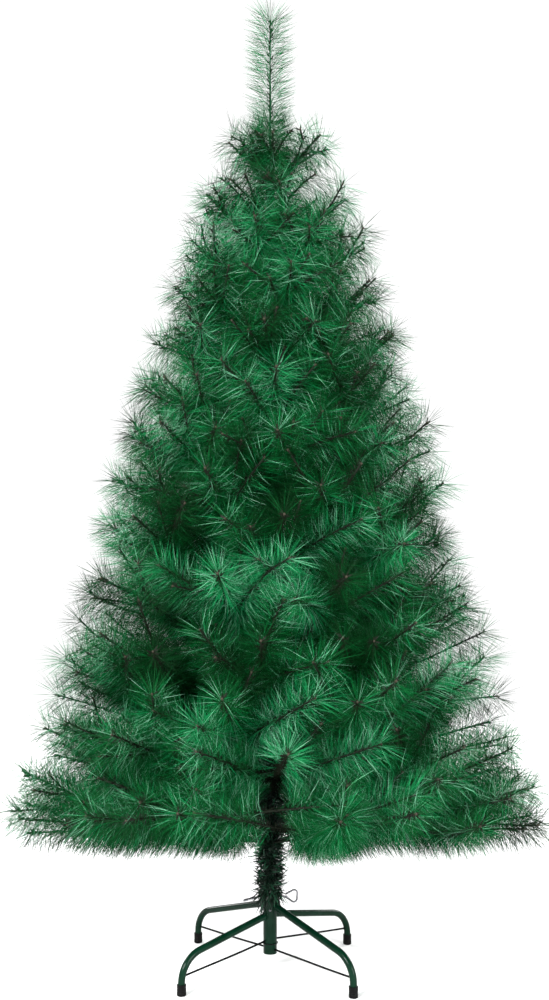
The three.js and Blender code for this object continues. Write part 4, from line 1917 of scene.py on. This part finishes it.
@dataclass
class EyeBolt:
    """A screw through the socket's wall, bent from wire into a three-cornered eye.

    Attributes:
        side: Which bolt it is.
        azimuth: Where it points, in degrees.
        roll: How far its eye is turned about the screw, in degrees, 90 being upright.
        droop: How far the screw tips down, in degrees.
        socket: The tube that it goes into.
        height: Where on the tube it is.
        shank: The length of the screw and the neck, out to the eye.
        eye: The middle radius of the eye.
        lobes: How three-cornered the eye is, as a share of its radius.
        eye_middle: How far past the shank its middle is, in radii of the eye.
        opening: Where round the eye its wire starts and ends, in degrees.
        lift: How far out of the eye's plane the wire's ends lie, in radii of the wire.
        wire: The radius of the wire.
        inside: How far the screw reaches in past the tube's surface.
        threaded: The share of the shank that is threaded.
        thread: How far the thread stands out and goes in.
        thread_pitch: The length of one turn of it.
        neck_start: Where along the shank the neck starts, inside the screw, as a share.
        neck_bow: How far the neck bows sideways.
    """

    side: str
    azimuth: float
    roll: float
    droop: float
    socket: Socket
    height: float = 137 * MM
    shank: float = 17 * MM
    eye: float = 10.5 * MM
    lobes: float = 0.16
    eye_middle: float = 1.12
    opening: tuple[float, float] = (196.0, 528.0)
    lift: float = 0.9
    wire: float = 1.8 * MM
    inside: float = 3 * MM
    threaded: float = 0.62
    thread: float = 0.28 * MM
    thread_pitch: float = 1.3 * MM
    neck_start: float = 0.3
    neck_bow: float = 0.6 * MM

    def carried(self, surface: Surface) -> Surface:
        """A surface turned by roll, droop and azimuth and set on the socket's wall.

        Args:
            surface: The surface, with the screw along X from the wall.

        Returns:
            The surface in its place.
        """
        roll, droop = math.radians(self.roll), math.radians(self.droop)
        x, y, z = surface.points.T
        y, z = y * math.cos(roll) - z * math.sin(roll), y * math.sin(roll) + z * math.cos(roll)
        x, z = x * math.cos(droop) + z * math.sin(droop), z * math.cos(droop) - x * math.sin(droop)
        tipped = Surface(np.stack([x, y, z], axis=1), surface.quads, surface.triangles)
        placed = tipped.moved((self.socket.radius, 0.0, self.height))
        return placed.turned(math.radians(self.azimuth))

    def eye_wire(self) -> Surface:
        """The neck and the eye, whose outline is r = R (1 + lobes cos 3a), a from the neck's side.

        The wire climbs all the way round, so that its end passes over its start.

        Returns:
            The closed wire.
        """
        turn = np.radians(np.linspace(*self.opening, num=72))
        radius = self.eye * (1 + self.lobes * np.cos(3 * (turn - math.pi)))
        middle = self.shank + self.eye_middle * self.eye
        lift = self.wire * self.lift * np.linspace(-1.0, 1.0, len(turn))
        loop = np.stack([middle + radius * np.cos(turn), radius * np.sin(turn), lift], axis=1)
        s = np.linspace(0.0, 1.0, num=16)[:-1, None]
        neck = np.array([self.neck_start * self.shank, 0.0, 0.0])
        sideways = np.array([0.0, 1.0, 0.0])
        lead = (1 - s) * neck + s * loop[0] - sideways * (self.neck_bow * np.sin(math.pi * s))
        path = np.concatenate([lead, loop])
        return swept(path, np.full(len(path), self.wire), sides=14)

    def screw(self) -> Surface:
        """The threaded shank: radius r + t cos(a - 2 pi x / p), which winds as a thread does.

        Returns:
            The closed screw.
        """
        rows, sides = 90, 20
        along = np.linspace(-self.inside, self.threaded * self.shank, rows)[:, None]
        turn = 2 * math.pi * np.arange(sides)[None, :] / sides
        radius = self.wire + self.thread * np.cos(turn - 2 * math.pi * along / self.thread_pitch)
        grid = np.stack([along + 0 * turn, radius * np.cos(turn), radius * np.sin(turn)], axis=-1)
        points = np.concatenate([grid.reshape(-1, 3), [[along[0, 0], 0, 0], [along[-1, 0], 0, 0]]])
        across = np.arange(sides)
        following = (across + 1) % sides
        last = (rows - 1) * sides
        foot, head = rows * sides, rows * sides + 1
        caps = [np.stack([foot + 0 * across, following, across], axis=-1),
                np.stack([head + 0 * across, last + across, last + following], axis=-1)]
        return Surface(points, grid_quads(rows, sides), np.concatenate(caps))

    def build(self, plating: bpy.types.Material) -> None:
        """The bolt as one piece of the bright metal given."""
        whole = self.carried(Surface.joined([self.screw(), self.eye_wire()]))
        hand_over(whole, f"bolt_{self.side}", plating, "bolt_chrome", [f"eye_bolt_{self.side}"])


@dataclass
class Stand:
    """The folding stand: the socket, four legs and two eye bolts.

    Attributes:
        socket: The tube that carries the rest.
    """

    socket: Socket = field(default_factory=Socket)

    def build(self) -> None:
        """Every piece of the stand."""
        enamel, stay = STAND_ENAMEL.material(), STAY_ENAMEL.material()
        plastic, plating = FOOT_PLASTIC.material(), BOLT_PLATING.material()
        self.socket.build(enamel, stay, plating)
        for place in Place:
            Leg(place, self.socket).build(enamel, stay, plastic)
        EyeBolt("right", azimuth=0.0, roll=90.0, droop=4.0, socket=self.socket).build(plating)
        EyeBolt("left", azimuth=188.0, roll=10.0, droop=14.0, socket=self.socket).build(plating)


# ---------- Studio ----------


@dataclass
class Studio:
    """The pale floor, the soft lights and the camera.

    Attributes:
        floor_half: Half of the floor's side.
        eye: Where the camera stands.
        lens: Its focal length in millimetres.
        film: The film's longer side in millimetres.
        shift: How far the picture is shifted, across and up, as shares of that.
        clip: The nearest and the furthest distance that the camera sees.
        world: The strength of the white surroundings.
        lights: Each light's name, place, target, side and power in watts.
    """

    floor_half: float = 14.0
    eye: tuple[float, float, float] = (0.0, -2.076, 0.692)
    lens: float = 40.07
    film: float = 36.0
    shift: tuple[float, float] = (0.0044, 0.097)
    clip: tuple[float, float] = (0.05, 60.0)
    world: float = 1.1
    lights: tuple[tuple[str, tuple, tuple, float, float], ...] = (
        ("key_light", (-2.1, -3.0, 2.5), (0.0, 0.0, 0.85), 1.4, 295.0),
        ("fill_light", (2.6, -2.6, 1.4), (0.0, 0.0, 0.8), 1.4, 130.0),
        ("left_back_light", (-2.8, 2.6, 2.0), (0.0, 0.0, 0.85), 1.4, 110.0),
        ("right_back_light", (2.8, 2.6, 2.0), (0.0, 0.0, 0.85), 1.4, 110.0),
    )

    def build_camera(self) -> None:
        """The camera, level, looking along +Y."""
        data = bpy.data.cameras.new("camera")
        data.lens = self.lens
        data.sensor_width = self.film
        data.shift_x, data.shift_y = self.shift
        data.clip_start, data.clip_end = self.clip
        camera = bpy.data.objects.new("camera", data)
        camera.location = self.eye
        camera.rotation_euler = (math.pi / 2, 0.0, 0.0)
        bpy.context.scene.collection.objects.link(camera)
        bpy.context.scene.camera = camera

    def build_light(self, name: str, place: Sequence[float], target: Sequence[float], size: float,
                    power: float) -> None:
        """One square soft light that faces a point.

        Args:
            name: Its name.
            place: Where it stands.
            target: The point that it faces.
            size: Its side.
            power: Its power in watts.
        """
        data = bpy.data.lights.new(name, "AREA")
        data.shape, data.size, data.energy = "SQUARE", size, power
        light = bpy.data.objects.new(name, data)
        away = unit(np.array(place) - np.array(target))
        light.location = place
        light.rotation_euler = (math.acos(away[2]), 0.0, math.atan2(away[1], away[0]) + math.pi / 2)
        bpy.context.scene.collection.objects.link(light)

    def build_floor(self) -> None:
        """The floor, one face."""
        half = self.floor_half
        points = [[-half, -half, 0.0], [half, -half, 0.0], [half, half, 0.0], [-half, half, 0.0]]
        floor = Surface(np.array(points), np.array([[0, 1, 2, 3]]))
        floor.as_object("studio_floor", FLOOR_PAINT.material(), smooth=False)

    def build(self) -> None:
        """Everything round the object."""
        scene = bpy.context.scene
        scene.view_settings.view_transform = "Standard"
        world = bpy.data.worlds.new("white_room")
        world.use_nodes = True
        background = world.node_tree.nodes["Background"]
        background.inputs["Color"].default_value = (1.0, 1.0, 1.0, 1.0)
        background.inputs["Strength"].default_value = self.world
        scene.world = world
        self.build_camera()
        for light in self.lights:
            self.build_light(*light)
        self.build_floor()


def main() -> None:
    """Builds the studio, the stand, the trunk and the crown."""
    logging.basicConfig(level=logging.INFO, format="%(name)s: %(message)s")
    rng = np.random.default_rng(SEED)
    Studio().build()
    stand = Stand()
    stand.build()

    crown = Crown(Outline(), rng)
    pole = Pole()
    pole.build(crown.hub_height(crown.whorl_share()))
    Tinsel(rng).build(pole.radii[0], stand.socket.radius)

    boughs, twigs = crown.grow()
    foliage = Foliage(crown, Needles(rng))
    leader = crown.leader()
    foliage.build_wires(Sprays.joined([boughs, leader]), twigs)
    foliage.build_needles(Sprays.joined([boughs, twigs, leader, crown.wrap()]))
    LOG.info("%d wires, %.1f m of them", len(boughs.paths) + len(twigs.paths),
             boughs.lengths().sum() + twigs.lengths().sum())

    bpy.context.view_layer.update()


if __name__ == "__main__":
    main()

******************************

* **REQUIREMENT**
Which lines hold the string "from"? List them all.

* **OUTPUT OF THE TASK**
The three.js and Blender code for this object continues. Write part 4, from line 1917 of scene.py on. This part finishes it.
    """A screw through the socket's wall, bent from wire into a three-cornered eye.
            surface: The surface, with the screw along X from the wall.
        """The neck and the eye, whose outline is r = R (1 + lobes cos 3a), a from the neck's side.